Os esforços envidados pelo novo Presidente para pôr cobro à guerra civil são saudados no país e no exterior. Mas segundo o analista Phil Clark, é Nkurunziza que cria desde o início as condições para a crise em que o país mergulha em 2015.

"Desde sempre Nkurunziza recorreu aos cofres do Estado para comprar opositores políticos e manter o controlo do partido e do aparelho de Estado", afirma o politólogo.

O dinheiro depressa se esgotou, devido também à crise financeira internacional no início do milénio. O colapso gradual do Estado é por isso um resultado inevitável do regime corrupto criado por Nkurunziza, diz Clark.

Presidente vitalício?

Os protestos populares de 2015 levaram Nkurunziza a aumentar a opressão e a violência, alienando muitos dos seus antigos companheiros de luta. É o caso de Onesime Nduwimana, ex-porta-voz do CNDD-FDD. "Fica-se com a impressão que Nkurunziza nem sequer percebe as consequências das suas ações", disse Nduwimana à DW. "Para ele, só conta o poder", acrescentou.

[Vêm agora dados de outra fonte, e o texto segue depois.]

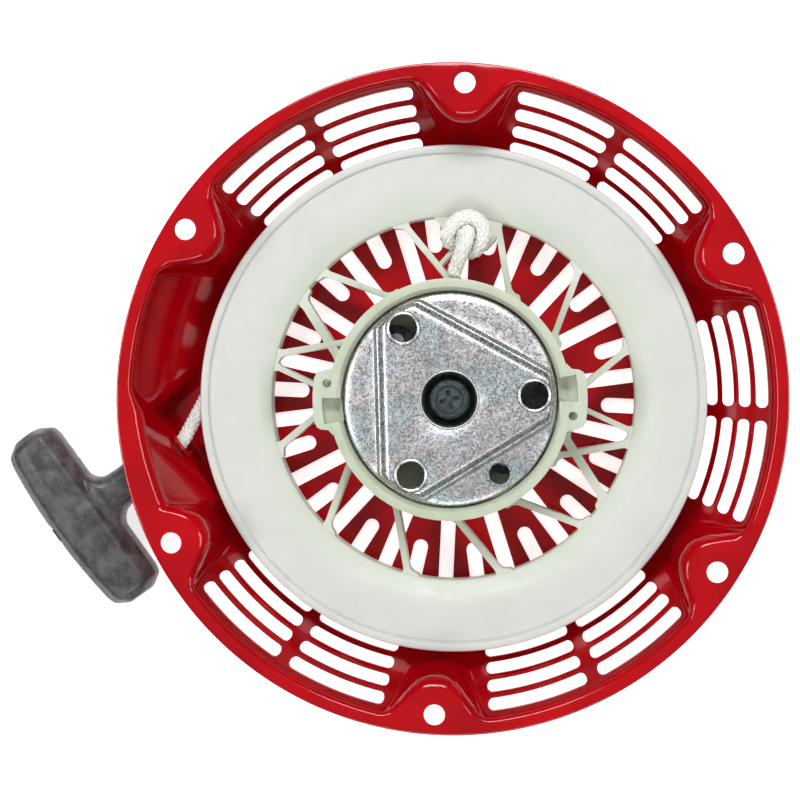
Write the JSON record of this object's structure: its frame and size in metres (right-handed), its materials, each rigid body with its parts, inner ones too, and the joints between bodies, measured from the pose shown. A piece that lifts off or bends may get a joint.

Segundo o analista Phil Clark, os títulos grandiosos, como "visionário” e "eterno líder supremo", que o partido criou o hábito de conferir ao Presidente, são um indício de que Nkurunziza não tenciona abdicar do poder, mesmo depois de 2034. Outro sinal é o facto do Presidente, profundamente religioso, não se cansar de se referir a si próprio como uma espécie de messias e salvador do Burundi.

Resta saber o que se vai passar depois do referendo constitucional, sobretudo nas eleições presidenciais marcadas para 2020. Os observadores receiam um ressurgir da violência. Sobretudo se Nkurunziza começar a instigar ódios étnicos para se manter no poder.